:: SUPPLIED INFORMATION ::
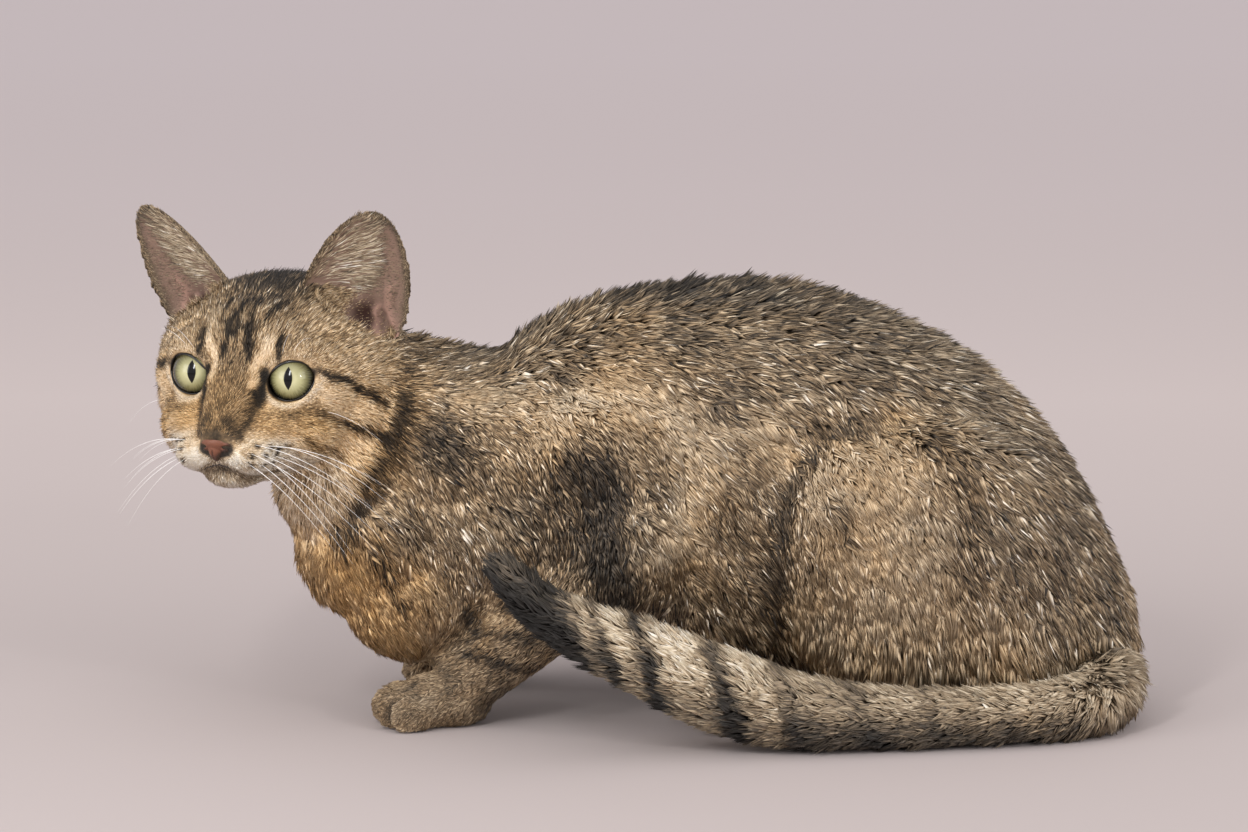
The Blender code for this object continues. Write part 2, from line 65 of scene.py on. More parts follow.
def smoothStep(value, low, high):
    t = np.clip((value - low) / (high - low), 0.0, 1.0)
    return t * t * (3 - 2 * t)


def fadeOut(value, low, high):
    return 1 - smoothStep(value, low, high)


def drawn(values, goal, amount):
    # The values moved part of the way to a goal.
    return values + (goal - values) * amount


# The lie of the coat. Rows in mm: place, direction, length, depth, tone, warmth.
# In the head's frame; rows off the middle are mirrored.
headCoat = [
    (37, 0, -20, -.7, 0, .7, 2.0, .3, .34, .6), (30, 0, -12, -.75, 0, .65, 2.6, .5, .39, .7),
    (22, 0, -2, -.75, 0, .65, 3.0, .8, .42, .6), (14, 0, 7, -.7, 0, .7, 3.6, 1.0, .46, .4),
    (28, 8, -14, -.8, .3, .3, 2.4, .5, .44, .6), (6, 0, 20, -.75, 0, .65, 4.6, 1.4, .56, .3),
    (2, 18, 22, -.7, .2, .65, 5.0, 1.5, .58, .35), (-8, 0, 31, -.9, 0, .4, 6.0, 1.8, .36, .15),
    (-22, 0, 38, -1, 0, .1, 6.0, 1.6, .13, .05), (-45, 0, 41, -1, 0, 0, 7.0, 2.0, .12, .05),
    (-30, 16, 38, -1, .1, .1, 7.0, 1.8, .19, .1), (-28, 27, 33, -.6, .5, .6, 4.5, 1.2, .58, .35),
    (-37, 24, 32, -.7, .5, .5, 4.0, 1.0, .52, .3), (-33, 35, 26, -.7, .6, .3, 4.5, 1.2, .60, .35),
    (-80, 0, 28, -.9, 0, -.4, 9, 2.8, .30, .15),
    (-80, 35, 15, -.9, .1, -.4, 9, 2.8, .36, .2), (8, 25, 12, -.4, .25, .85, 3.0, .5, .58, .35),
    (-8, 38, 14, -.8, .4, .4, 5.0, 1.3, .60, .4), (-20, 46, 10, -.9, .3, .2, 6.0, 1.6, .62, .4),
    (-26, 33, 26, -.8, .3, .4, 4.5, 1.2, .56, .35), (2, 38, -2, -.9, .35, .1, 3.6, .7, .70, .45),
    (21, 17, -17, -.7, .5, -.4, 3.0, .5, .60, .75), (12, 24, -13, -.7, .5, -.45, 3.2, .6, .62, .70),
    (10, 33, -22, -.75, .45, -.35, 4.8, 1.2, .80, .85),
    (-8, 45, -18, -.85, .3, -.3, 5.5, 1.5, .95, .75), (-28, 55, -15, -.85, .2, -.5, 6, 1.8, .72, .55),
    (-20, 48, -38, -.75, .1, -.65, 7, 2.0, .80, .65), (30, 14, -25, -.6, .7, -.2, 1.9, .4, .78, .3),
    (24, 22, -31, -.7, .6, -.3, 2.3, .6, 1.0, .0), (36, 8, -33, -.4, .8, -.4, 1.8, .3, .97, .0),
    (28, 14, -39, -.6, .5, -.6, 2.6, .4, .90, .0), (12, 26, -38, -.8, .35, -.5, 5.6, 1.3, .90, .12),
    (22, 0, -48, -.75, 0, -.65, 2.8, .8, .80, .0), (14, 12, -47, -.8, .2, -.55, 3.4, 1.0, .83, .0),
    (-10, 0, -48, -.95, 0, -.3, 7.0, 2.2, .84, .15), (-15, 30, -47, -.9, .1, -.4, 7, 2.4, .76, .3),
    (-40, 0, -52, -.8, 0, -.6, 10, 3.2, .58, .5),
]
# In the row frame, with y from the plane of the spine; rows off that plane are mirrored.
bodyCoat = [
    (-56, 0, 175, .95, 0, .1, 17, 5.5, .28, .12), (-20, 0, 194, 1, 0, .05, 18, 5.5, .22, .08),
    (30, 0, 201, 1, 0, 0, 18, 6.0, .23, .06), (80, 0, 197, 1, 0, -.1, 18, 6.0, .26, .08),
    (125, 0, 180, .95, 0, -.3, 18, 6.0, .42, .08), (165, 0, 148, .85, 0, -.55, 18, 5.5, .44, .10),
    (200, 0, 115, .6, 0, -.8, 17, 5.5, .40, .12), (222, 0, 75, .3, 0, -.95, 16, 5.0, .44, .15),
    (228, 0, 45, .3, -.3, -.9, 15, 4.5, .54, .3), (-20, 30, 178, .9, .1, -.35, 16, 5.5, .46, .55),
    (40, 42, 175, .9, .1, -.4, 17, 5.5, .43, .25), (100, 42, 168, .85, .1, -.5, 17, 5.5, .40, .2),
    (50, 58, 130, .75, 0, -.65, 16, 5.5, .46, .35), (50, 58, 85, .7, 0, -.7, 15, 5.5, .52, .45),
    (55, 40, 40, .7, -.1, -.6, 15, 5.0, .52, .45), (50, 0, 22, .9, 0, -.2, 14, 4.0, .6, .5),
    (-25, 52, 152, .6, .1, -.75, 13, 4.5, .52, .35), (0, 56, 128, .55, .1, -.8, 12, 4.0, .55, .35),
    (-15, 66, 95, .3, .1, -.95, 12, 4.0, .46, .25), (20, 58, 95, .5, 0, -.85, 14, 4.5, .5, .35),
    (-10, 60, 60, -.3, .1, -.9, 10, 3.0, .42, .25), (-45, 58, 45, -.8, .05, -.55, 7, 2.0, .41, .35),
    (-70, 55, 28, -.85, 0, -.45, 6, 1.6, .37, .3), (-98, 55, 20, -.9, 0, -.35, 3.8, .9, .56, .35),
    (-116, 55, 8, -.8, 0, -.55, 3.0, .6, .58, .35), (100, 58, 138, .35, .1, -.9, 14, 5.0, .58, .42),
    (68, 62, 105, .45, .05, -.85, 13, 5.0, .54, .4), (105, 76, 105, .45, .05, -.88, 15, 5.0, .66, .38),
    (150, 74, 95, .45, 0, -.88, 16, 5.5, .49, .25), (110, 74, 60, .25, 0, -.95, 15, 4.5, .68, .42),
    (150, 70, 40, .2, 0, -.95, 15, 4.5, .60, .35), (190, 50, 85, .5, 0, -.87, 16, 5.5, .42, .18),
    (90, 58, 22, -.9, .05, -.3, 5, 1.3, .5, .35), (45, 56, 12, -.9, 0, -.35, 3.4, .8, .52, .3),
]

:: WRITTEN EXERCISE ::
Select and copy every line of the listing with the word "from".

:: RESPONSE TO THE TASK ::
The Blender code for this object continues. Write part 2, from line 65 of scene.py on. More parts follow.
# In the row frame, with y from the plane of the spine; rows off that plane are mirrored.